Coming from a musical family, Abaji took up the guitar at age 11, followed by other instruments: clarinet, drums, oud, bouzouki and flutes acquired on his travels around the world. He put these varied instruments to use in unconventional ways, developing a sound that fused his musical passions: Indian music, Oriental music, and blues. Today, he is something of a musical hoarder, estimating that he owns over 250 musical instruments.

In 1976, Abaji arrived in France just after the Lebanese Civil War began. He showed a passion for traditional Chinese medicine. At the Medical University in Paris, Abaji pursued his interest in traditional Chinese medicine. He subsequently became a therapist, practising Tai Chi in psychiatric hospitals for seven years.

But Abaji continued to pursue his love of music, releasing his first album, “Paris-Beyrouth” in 1996. The album included songs sung in French, Arabic and English.

The song “Gibran” from his 2000 album “Bedouin Blues” was discovered by the German world music label Network Medien, beginning Abaji’s collaboration with the label for the next five years, during which he released the albums “Oriental Voyage” (2003) and “Nomad Spirit” (2005), which featured Armenian duduk player Djivan Gasparyan, Indian percussionist Ramesh Shotham and Moroccan musician Majid Bekkas.

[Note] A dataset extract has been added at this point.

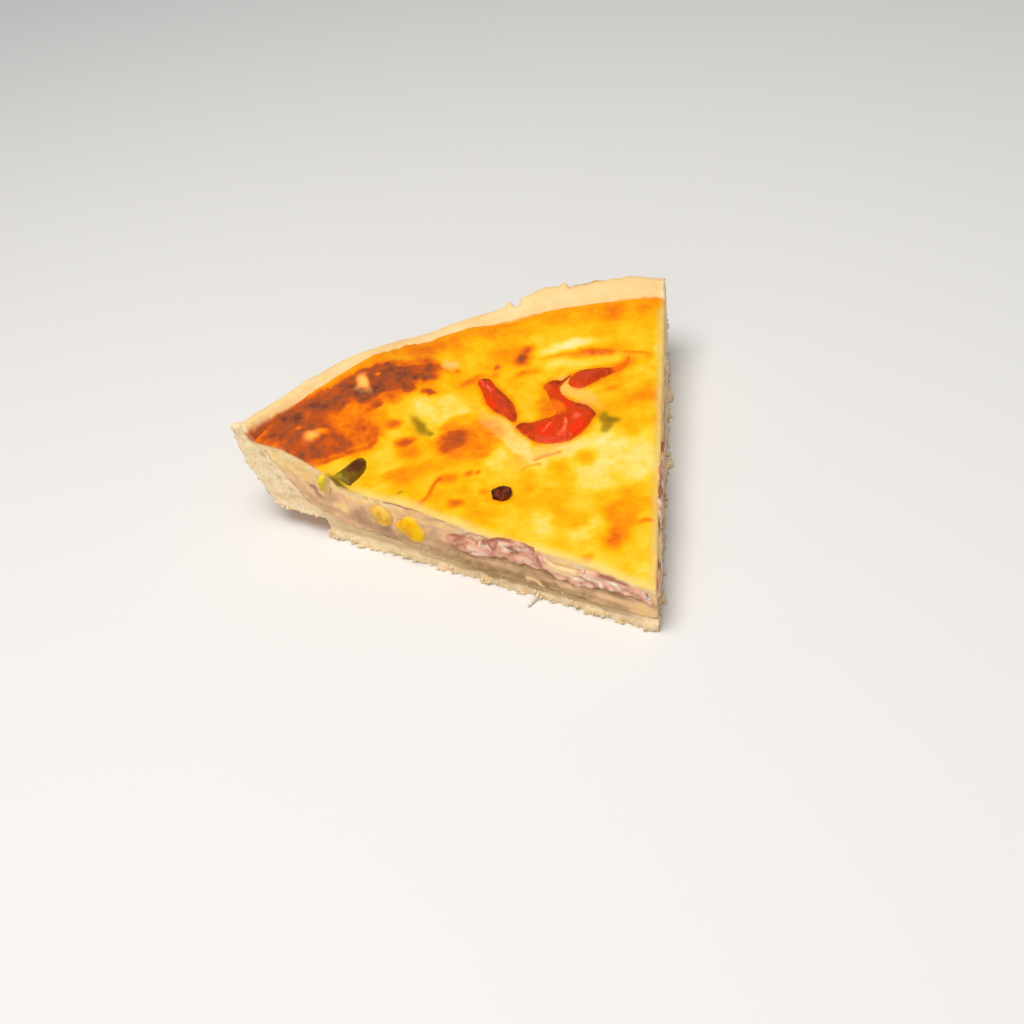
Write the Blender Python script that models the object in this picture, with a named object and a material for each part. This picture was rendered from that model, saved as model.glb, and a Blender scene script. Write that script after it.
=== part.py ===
"""One slice of a deep quiche lorraine, about a sixth of a 27 cm tart.

Units are metres, +Z is up. The middle line of the slice runs along +Y, with the tip at the -Y end and the
pastry rim at the +Y end. The origin is under the middle of the slice, on the surface that it lies on.
Everything is worked out in the frame of the whole round tart, whose centre is the tip of the slice, and an
empty then carries the pieces back by half of the slice's length. Angles are counted from the middle line
towards the right cut.
"""

import math

import bmesh
import bpy
from mathutils import Matrix, Vector, noise

# Driving dimensions of the slice
RIM_RADIUS = 0.1362
CUT_HALF_ANGLE = math.radians(33.3)
GAP = 0.00034
SPIN_STEPS = 26

# Pastry: a thick short crust, thinnest under the middle of the tart. Each row of WALL pairs a point of
# the outside with the point of the inside that faces it, as radius and height on a rim of even height.
PASTRY_AT_TIP = 0.0042
FLAT_FLOOR_RADIUS = 0.055
FLOOR_STATIONS = 20
WALL = [
    ((0.1080, 0.0000), (0.0950, 0.0064)),
    ((0.1195, 0.0000), (0.1040, 0.0080)),
    ((0.1247, 0.0038), (0.1110, 0.0102)),
    ((0.1279, 0.0095), (0.1155, 0.0140)),
    ((0.1309, 0.0150), (0.1188, 0.0182)),
    ((0.1340, 0.0196), (0.1218, 0.0222)),
    ((0.1360, 0.0242), (0.1246, 0.0260)),
    ((RIM_RADIUS, 0.0278), (0.1275, 0.0287)),
    ((0.1346, 0.0301), (0.1318, 0.0305)),
]
EVEN_CREST = 0.0304
RIM_STARTS = 0.0180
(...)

Abaji has travelled searching for new musical inspirations to visit with the Zulus of South Africa, the Gnawas of Morocco and the Kawwali of Pakistan.

In 2009, Abaji performed in his native Lebanon for the first time, after 33 years of exile. That same year, he released his latest album, “Origine Orients,” which features singing in the five languages of his family: French, Arabic, Greek, Turkish and Armenian.